[Start of Material]

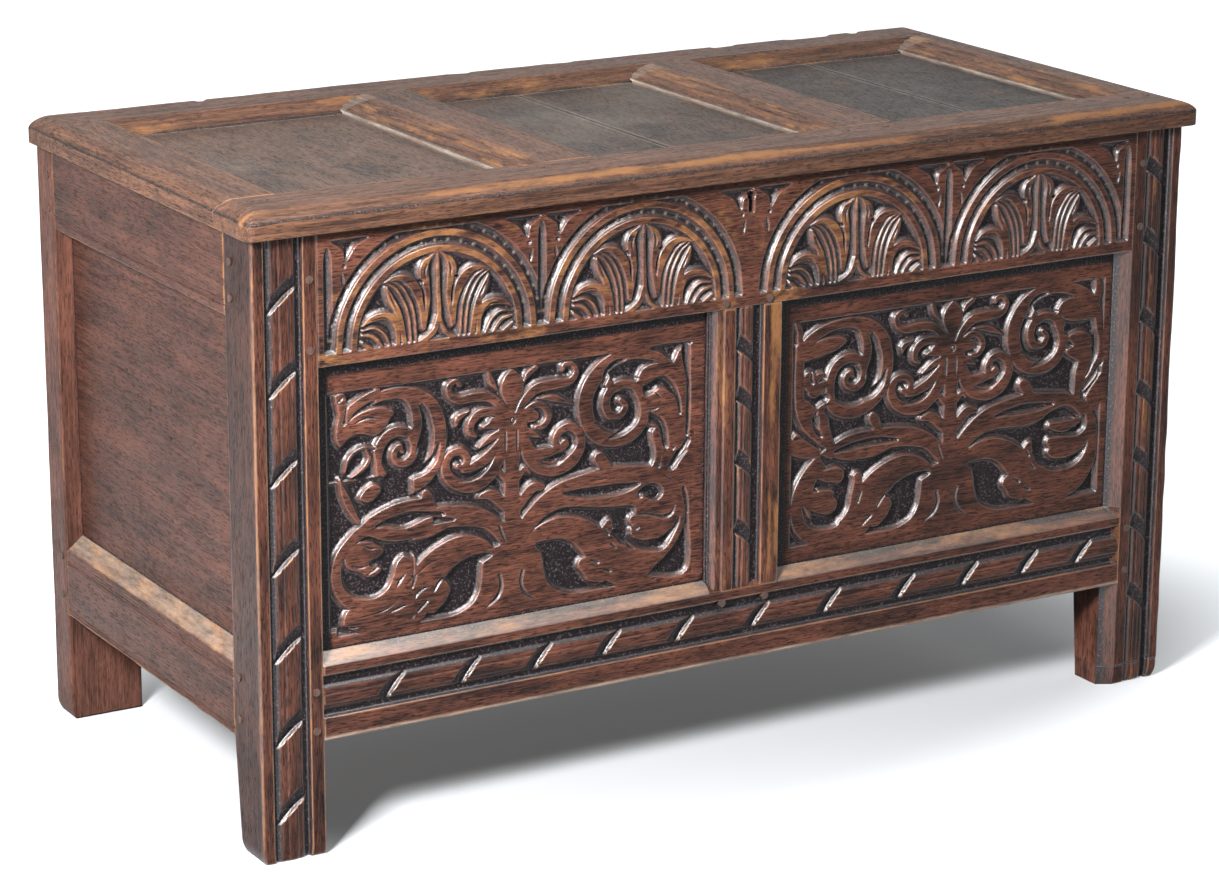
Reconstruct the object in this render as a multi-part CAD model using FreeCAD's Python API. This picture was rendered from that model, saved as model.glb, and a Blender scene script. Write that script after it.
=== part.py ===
import FreeCAD, Part
import os

# A joined oak coffer: four stiles, rails tenoned and pegged between them, panels in ploughed grooves,
# a framed lid on two iron strap hinges and a small iron lock behind the keyhole.
# Frame: origin on the floor at the middle of the overall box, front to -Y, left end to -X, +Z up.
# All sizes are in millimetres.

# ---- overall sizes -------------------------------------------------------------------------------
carcase_w = 1180.0
carcase_d = 552.0
carcase_h = 672.0
lid_t = 28.5
lid_end_overhang = 12.0
lid_front_overhang = 16.0
lid_back_inset = 4.0
lid_gap = 0.5               # daylight between the carcase and the closed lid

# ---- carcase timbers -----------------------------------------------------------------------------
left_stile_w = 73.0
right_stile_w = 81.5
front_stile_d = 65.0
back_stile_w = 88.0
back_stile_d = 44.0
foot_taper = 12.0           # the front feet lose this much of their depth below the rails
splice_h = 24.0             # new piece let on under the right front foot

front_rail_t = 30.0
front_top_rail_h = 142.0
front_low_rail_z = 127.0
front_low_rail_h = 82.0     # face height below the bevel
front_recess = 13.0         # the carved panels lie this far behind the face
front_bevel_h = 13.0
stile_chamfer_w = 17.0      # chamfer on the inner edge of the right front stile
front_muntin_x = -45.0      # left edge of the front muntin
front_muntin_w = 90.0
muntin_mould_w = 16.0
muntin_fillet_share = 0.22  # fillet, bulge and end of the ovolo across the moulding
muntin_bulge_share = 0.38
muntin_ovolo_share = 0.72
muntin_fillet_h = 2.5       # heights above the panel's face
muntin_ovolo_foot = 4.5
muntin_bulge_h = 9.0
muntin_ovolo_h = 11.0

side_rail_t = 34.0
side_top_rail_h = 92.5
side_low_rail_h = 77.5
side_recess = 20.0
side_bevel_h = 16.0

back_rail_t = 28.0
back_top_rail_h = 112.0
back_low_rail_h = 78.0
back_recess = 12.0
back_muntin_w = 80.0

# ---- joints and panels ---------------------------------------------------------------------------
groove_w = 8.0              # plough width, and the thickness of every tenon
groove_d = 10.0
panel_t = 12.0
panel_edge_gap = 1.0        # room for the panel to move at the bottom of its groove
feather_w = 40.0            # the panels are thinned on the back over this width
tenon_gap = 0.2
front_tenon_l = 42.0
side_tenon_front_l = 36.0
side_tenon_back_l = 32.0
back_tenon_l = 44.0
muntin_tenon_l = 36.0
tenon_shoulder = 10.0       # rail edge to tenon edge on a panelled side
outer_shoulder = 17.0       # top edge of a top rail to its tenon
low_shoulder = 5.0          # lower edge of a bottom rail to its tenon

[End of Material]

### To be done
Quote each line of the data above exactly as written.

### Exercise answer
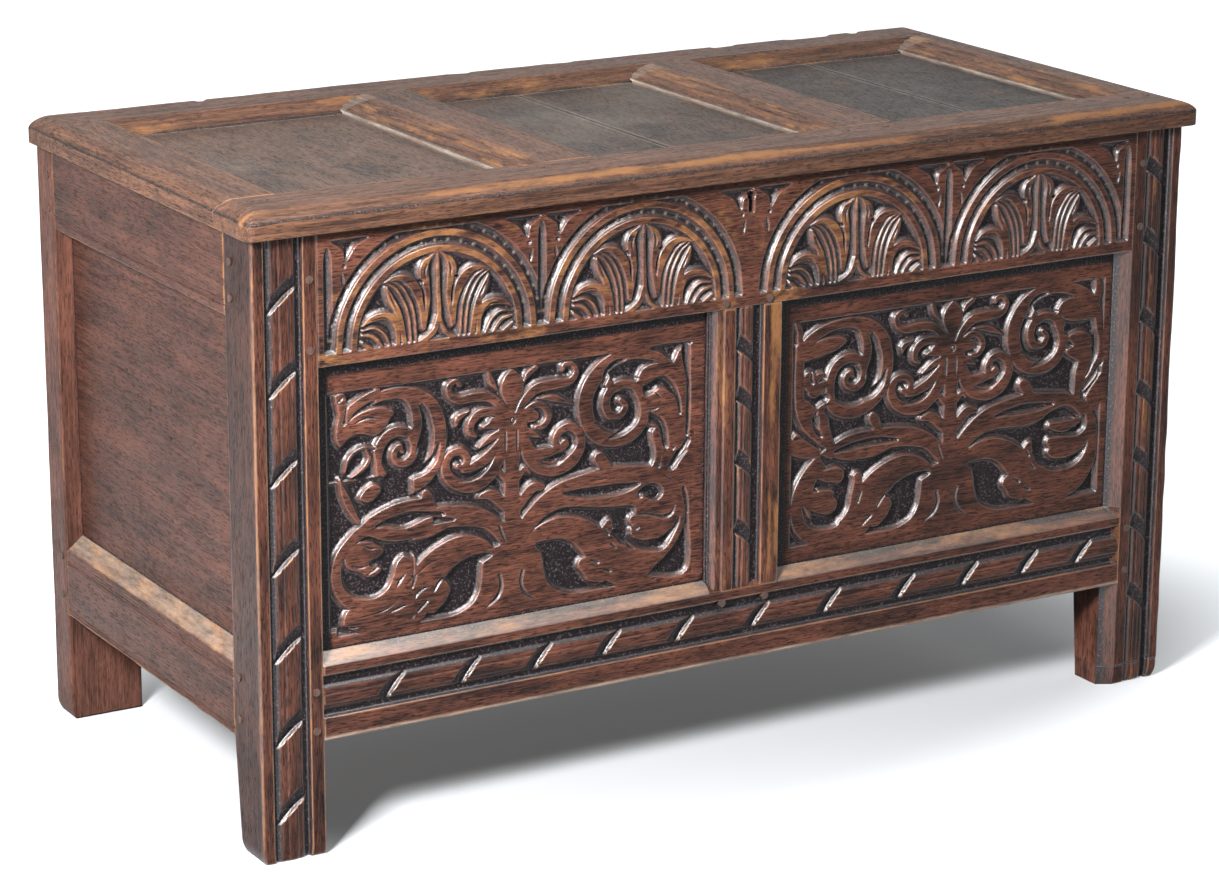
Reconstruct the object in this render as a multi-part CAD model using FreeCAD's Python API. This picture was rendered from that model, saved as model.glb, and a Blender scene script. Write that script after it.
=== part.py ===
import FreeCAD, Part
import os

# A joined oak coffer: four stiles, rails tenoned and pegged between them, panels in ploughed grooves,
# a framed lid on two iron strap hinges and a small iron lock behind the keyhole.
# Frame: origin on the floor at the middle of the overall box, front to -Y, left end to -X, +Z up.
# All sizes are in millimetres.

# ---- overall sizes -------------------------------------------------------------------------------
carcase_w = 1180.0
carcase_d = 552.0
carcase_h = 672.0
lid_t = 28.5
lid_end_overhang = 12.0
lid_front_overhang = 16.0
lid_back_inset = 4.0
lid_gap = 0.5               # daylight between the carcase and the closed lid

# ---- carcase timbers -----------------------------------------------------------------------------
left_stile_w = 73.0
right_stile_w = 81.5
front_stile_d = 65.0
back_stile_w = 88.0
back_stile_d = 44.0
foot_taper = 12.0           # the front feet lose this much of their depth below the rails
splice_h = 24.0             # new piece let on under the right front foot

front_rail_t = 30.0
front_top_rail_h = 142.0
front_low_rail_z = 127.0
front_low_rail_h = 82.0     # face height below the bevel
front_recess = 13.0         # the carved panels lie this far behind the face
front_bevel_h = 13.0
stile_chamfer_w = 17.0      # chamfer on the inner edge of the right front stile
front_muntin_x = -45.0      # left edge of the front muntin
front_muntin_w = 90.0
muntin_mould_w = 16.0
muntin_fillet_share = 0.22  # fillet, bulge and end of the ovolo across the moulding
muntin_bulge_share = 0.38
muntin_ovolo_share = 0.72
muntin_fillet_h = 2.5       # heights above the panel's face
muntin_ovolo_foot = 4.5
muntin_bulge_h = 9.0
muntin_ovolo_h = 11.0

side_rail_t = 34.0
side_top_rail_h = 92.5
side_low_rail_h = 77.5
side_recess = 20.0
side_bevel_h = 16.0

back_rail_t = 28.0
back_top_rail_h = 112.0
back_low_rail_h = 78.0
back_recess = 12.0
back_muntin_w = 80.0

# ---- joints and panels ---------------------------------------------------------------------------
groove_w = 8.0              # plough width, and the thickness of every tenon
groove_d = 10.0
panel_t = 12.0
panel_edge_gap = 1.0        # room for the panel to move at the bottom of its groove
feather_w = 40.0            # the panels are thinned on the back over this width
tenon_gap = 0.2
front_tenon_l = 42.0
side_tenon_front_l = 36.0
side_tenon_back_l = 32.0
back_tenon_l = 44.0
muntin_tenon_l = 36.0
tenon_shoulder = 10.0       # rail edge to tenon edge on a panelled side
outer_shoulder = 17.0       # top edge of a top rail to its tenon
low_shoulder = 5.0          # lower edge of a bottom rail to its tenon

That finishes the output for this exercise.